• [DATA PROVIDED]
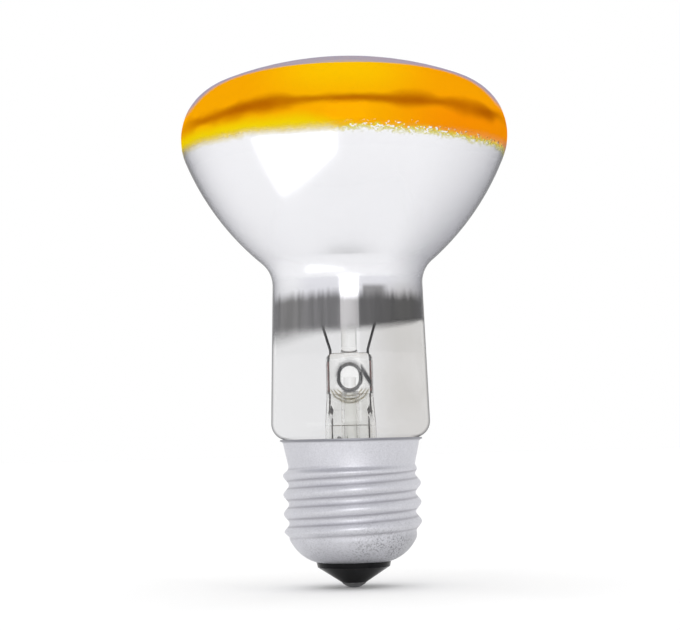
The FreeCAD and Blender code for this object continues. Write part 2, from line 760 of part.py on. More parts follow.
def shell_line():
    """Outer line of the sheet from the floor hole up to the lip, as (radius, height, thread)."""
    floor_radius, floor_height = size("shell_floor_radius"), size("shell_floor_height")
    root, low, top = size("thread_root_radius"), size("thread_low_height"), size("thread_top_height")
    skirt, skirt_height = size("skirt_radius"), size("skirt_height")
    lip, lip_height = size("lip_radius"), size("lip_height") - size("shell_sheet")
    centre_radius, centre_height = size("bowl_centre"), size("bowl_centre_height")
    radius = size("bowl_radius")
    start = math.atan2(floor_height - centre_height, floor_radius - centre_radius)
    end = math.atan2(low - centre_height, root - centre_radius)
    line = []
    for step in range(ROWS_IN_BEND):
        angle = start + (end - start) * step / ROWS_IN_BEND
        line.append((centre_radius + radius * math.cos(angle), centre_height + radius * math.sin(angle), 0.0))
    rows = math.ceil((top - low) / size("thread_pitch") * ROWS_PER_PITCH)
    runout = size("thread_runout")
    for step in range(rows):
        height = low + (top - low) * step / rows
        line.append((root, height, smooth((height - low) / runout) * smooth((top - height) / runout)))
    for step in range(ROWS_IN_BEND):
        share = step / ROWS_IN_BEND
        line.append((root + (skirt - root) * share, top + (skirt_height - top) * share, 0.0))
    for step in range(ROWS_IN_BEND + 1):
        angle = math.pi / 2 * step / ROWS_IN_BEND
        line.append((skirt + (lip - skirt) * (1 - math.cos(angle)),
                     skirt_height + (lip_height - skirt_height) * math.sin(angle), 0.0))
    return line


def smooth(share):
    share = min(max(share, 0.0), 1.0)
    return share * share * (3 - 2 * share)


def inset_line(line, depth):
    """The same line moved into the sheet by its thickness, square to the sheet."""
    moved = []
    for index, (radius, height, thread) in enumerate(line):
        before = line[max(index - 1, 0)]
        after = line[min(index + 1, len(line) - 1)]
        along = Vector(after[0] - before[0], after[1] - before[1], 0).normalize()
        moved.append((radius - along.y * depth, height + along.x * depth, thread))
    return moved


def threaded_face(line):
    """Surface through the line turned about the axis, pushed out along the helix of the thread."""
    depth, pitch, crest = size("thread_depth"), size("thread_pitch"), size("thread_crest_height")
    rows = []
    for radius, height, thread in line:
        row = []
        for column in range(COLUMNS_PER_TURN + 1):
            turn = math.pi / 2 + 2 * math.pi * column / COLUMNS_PER_TURN
            wave = math.cos(2 * math.pi * (height - crest) / pitch - (turn - math.pi))
            out = radius + depth * thread * (1 + wave) / 2
            row.append(Vector(out * math.cos(turn), out * math.sin(turn), height))
        rows.append(row)
    surface = Part.BSplineSurface()
    surface.interpolate(rows)
    return surface.toShape()


def end_edge(face, top):
    """Closed edge at the top or bottom of a threaded face."""
    rings = [edge for edge in face.Edges if edge.BoundBox.ZLength < 0.01]
    rings.sort(key=lambda edge: edge.BoundBox.ZMax)
    return rings[-1] if top else rings[0]


def make_cap_shell():
    line = shell_line()
    outer = threaded_face(line)
    inner = threaded_face(inset_line(line, size("shell_sheet")))
    floor = Part.makeRuledSurface(end_edge(outer, False), end_edge(inner, False))
    lip = Part.makeRuledSurface(end_edge(outer, True), end_edge(inner, True))
    sheet_shell = Part.makeShell([outer, inner, floor, lip])
    sheet_shell.sewShape()
    solid = Part.makeSolid(sheet_shell)
    if solid.Volume < 0:
        solid.reverse()
    feature = doc.addObject("Part::Feature", "cap_shell")
    feature.Label = "cap_shell"
    feature.Shape = solid
    return feature


# Black glass insulator moulded in the bottom of the shell
def make_cap_insulator():
    floor_share = "(shell_floor_radius - bowl_centre) / bowl_radius"
    floor_climb = "(bowl_centre_height - shell_floor_height) / bowl_radius"
    return turned("cap_insulator", [
        ("eyelet_radius", "contact_height"),
        ("contact_radius", "contact_height"),
        ("insulator_step_radius", "insulator_step_height"),
        ("shell_floor_radius - fit_clearance", "shell_floor_height"),
        ("bowl_centre + bowl_bore * %s" % floor_share, "bowl_centre_height - bowl_bore * %s" % floor_climb),
        ("insulator_top_radius",
         "bowl_centre_height - sqrt(bowl_bore ^ 2 - (insulator_top_radius - bowl_centre) ^ 2)",
         "bowl_bore", 1),
        ("eyelet_radius", "contact_height + insulator_depth"),
    ])


# Centre contact: brass disc with a hollow rivet through the insulator
def make_contact_eyelet():
    return turned("contact_eyelet", [
        ("eyelet_bore_radius", "contact_face_height"),
        ("contact_face_radius", "contact_face_height"),
        ("contact_radius", "contact_height", "contact_round", 1),
        ("eyelet_radius", "contact_height"),
        ("eyelet_radius", "eyelet_top_height"),
        ("eyelet_bore_radius", "eyelet_top_height"),
    ])


# Solder drop that closes the contact and holds the fuse wire
def make_centre_solder():
    return turned("centre_solder", [
        ("0", "0"),
        ("solder_tip_radius", "0"),
        ("contact_face_radius", "contact_face_height", "solder_round", 1),
        ("eyelet_bore_radius", "contact_face_height"),
        ("eyelet_bore_radius", "solder_fill"),
        ("0", "solder_fill"),
    ])


# Cement ring between the envelope and the skirt of the shell
def make_cement_ring():
    def shell_bore(height):
        return "shell_root_bore - fit_clearance + (%s - thread_top_height) * skirt_slope" % height

    return turned("basing_cement", [
        ("seal_radius + (cement_low_height - seal_height) * seal_slope", "cement_low_height"),
        (shell_bore("cement_low_height"), "cement_low_height"),
        (shell_bore("cement_top_height"), "cement_top_height"),
        ("mouth_centre - sqrt(mouth_fillet ^ 2 - (cement_top_height - mouth_height) ^ 2)",
         "cement_top_height"),
        ("seal_top_radius", "mouth_height", "mouth_fillet", 1),
    ])


# Solder spot that joins the side lead to the lip
def make_mouth_plug():
    """Room that the envelope takes up in the mouth of the cap, its inside too."""
    return turned("mouth_plug", [
        ("0", "seal_height"),
        ("seal_radius", "seal_height"),
        ("seal_top_radius", "mouth_height"),
        ("heel_centre + heel_radius * heel_cosine", "neck_base_height - heel_radius * heel_sine",
         "mouth_fillet", -1),
        ("neck_base_radius", "neck_base_height", "heel_radius", 1),
        ("0", "neck_base_height"),
    ])


def make_side_solder_ball():
    ball = doc.addObject("Part::Sphere", "side_solder_ball")
    ball.setExpression("Radius", linked("side_solder_radius"))
    ball.setExpression("Placement.Base.x", linked("-lead_spread"))
    ball.setExpression("Placement.Base.y",
                       linked("sqrt((lip_radius - shell_sheet) ^ 2 - lead_spread ^ 2)"))
    ball.setExpression("Placement.Base.z", linked("side_solder_height"))
    doc.recompute()
    return ball


def build():
    """Make every piece and return those that are written out."""
    glass_bulb = make_glass_bulb()
    stem_glass = make_stem_glass()
    exhaust_tube = make_exhaust_tube()
    count = int(size("hook_count"))
    hooks = [make_hook("support_wire_%d" % (index + 1), 180.0 * (index + 1) / (count + 1))
             for index in range(count)]
    arbor_rod = cut_from("arbor_rod", make_arbor_rod(), hooks)
    leads = [make_inner_lead("inner_lead_left", "-"), make_inner_lead("inner_lead_right", "")]
    seals = [make_seal_wire("seal_wire_left", "-"), make_seal_wire("seal_wire_right", "")]
    centre_lead = make_outer_lead_centre()
    side_lead = make_outer_lead_side()
    fuse_wire = make_fuse_wire()
    filament = make_filament()
    cap_shell = make_cap_shell()
    cap_insulator = make_cap_insulator()
    contact_eyelet = make_contact_eyelet()
    centre_solder = make_centre_solder()
    basing_cement = cut_from("basing_cement", make_cement_ring(), [side_lead])
    side_solder = cut_from("side_solder", make_side_solder_ball(),
                           [make_mouth_plug(), cap_shell, basing_cement, side_lead])
    return ([glass_bulb, stem_glass, exhaust_tube, arbor_rod] + hooks + leads + seals
            + [centre_lead, side_lead, fuse_wire, filament, cap_shell, cap_insulator,
               contact_eyelet, centre_solder, basing_cement, side_solder])


def check(pieces):
    """Stop if any object of the document failed or any piece is empty or not a valid solid."""
    doc.recompute()
    faults = []
    for item in doc.Objects:
        if "Invalid" in item.State or "Error" in item.State:
            faults.append("%s is %s" % (item.Label, item.State))
    for piece in pieces:
        shape = piece.Shape
        if shape.isNull() or not shape.isValid() or not shape.Solids:
            faults.append("%s has no valid solid" % piece.Label)
    if faults:
        raise RuntimeError("; ".join(faults))


def write(pieces):
    os.makedirs("parts", exist_ok=True)
    for piece in pieces:
        piece.Shape.exportStep(os.path.join("parts", piece.Label + ".step"))
        box = piece.Shape.BoundBox
        print("%-18s solids %d  volume %9.3f  z %7.3f to %7.3f" % (
            piece.Label, len(piece.Shape.Solids), piece.Shape.Volume, box.ZMin, box.ZMax))


pieces = build()
check(pieces)
write(pieces)
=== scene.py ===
import math

import bpy
from mathutils import Matrix, Vector


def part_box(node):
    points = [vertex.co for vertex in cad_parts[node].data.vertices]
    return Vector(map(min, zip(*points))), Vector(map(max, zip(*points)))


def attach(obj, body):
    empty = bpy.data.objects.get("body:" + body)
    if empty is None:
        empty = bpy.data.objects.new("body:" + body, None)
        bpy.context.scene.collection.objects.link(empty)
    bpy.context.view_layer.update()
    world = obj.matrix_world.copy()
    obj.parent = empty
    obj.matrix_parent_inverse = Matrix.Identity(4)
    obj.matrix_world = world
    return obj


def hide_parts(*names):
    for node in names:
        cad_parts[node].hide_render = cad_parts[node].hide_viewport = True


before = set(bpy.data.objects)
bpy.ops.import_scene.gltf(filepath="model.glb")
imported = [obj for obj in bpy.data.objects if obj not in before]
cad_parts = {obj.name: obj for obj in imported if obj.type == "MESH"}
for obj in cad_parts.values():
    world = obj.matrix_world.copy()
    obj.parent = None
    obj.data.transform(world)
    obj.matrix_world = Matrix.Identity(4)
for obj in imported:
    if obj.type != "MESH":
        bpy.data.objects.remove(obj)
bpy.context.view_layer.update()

bl_info = {
    "name": "Reflector lamp finishes",
    "version": (1, 0, 0),
    "blender": (4, 5, 0),
    "location": "3D View > Sidebar > Lamp",
    "description": "Finishes, coatings and studio for the reflector lamp",
    "category": "Object",
}

MM = 0.001
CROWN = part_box("glass_bulb")[1].z / MM
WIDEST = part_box("glass_bulb")[1].x / MM
CAP_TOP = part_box("cap_shell")[1].z / MM

# Outer line of the envelope in millimetres, as the glass is blown
WIDEST_HEIGHT = 86.0
DOME_RADIUS = 65.0
RIM_RADIUS = 10.8
RIM_SWEEP = math.radians(22.0)
REFLECTOR_RADIUS = 51.0
NECK_FILLET = 5.6
NECK_TOP_RADIUS = 14.4
NECK_BASE_RADIUS = 15.2
NECK_BASE_HEIGHT = 31.3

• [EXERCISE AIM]
Exactly those lines that run from the line with "box = piece.Shape.BoundBox" through the line with "cad_parts[node].hide_render = cad_parts[node].hide_viewport" are to be reproduced; both end lines belong to the range.

• [ANSWER IN FULL]
        box = piece.Shape.BoundBox
        print("%-18s solids %d  volume %9.3f  z %7.3f to %7.3f" % (
            piece.Label, len(piece.Shape.Solids), piece.Shape.Volume, box.ZMin, box.ZMax))


pieces = build()
check(pieces)
write(pieces)
=== scene.py ===
import math

import bpy
from mathutils import Matrix, Vector


def part_box(node):
    points = [vertex.co for vertex in cad_parts[node].data.vertices]
    return Vector(map(min, zip(*points))), Vector(map(max, zip(*points)))


def attach(obj, body):
    empty = bpy.data.objects.get("body:" + body)
    if empty is None:
        empty = bpy.data.objects.new("body:" + body, None)
        bpy.context.scene.collection.objects.link(empty)
    bpy.context.view_layer.update()
    world = obj.matrix_world.copy()
    obj.parent = empty
    obj.matrix_parent_inverse = Matrix.Identity(4)
    obj.matrix_world = world
    return obj


def hide_parts(*names):
    for node in names:
        cad_parts[node].hide_render = cad_parts[node].hide_viewport = True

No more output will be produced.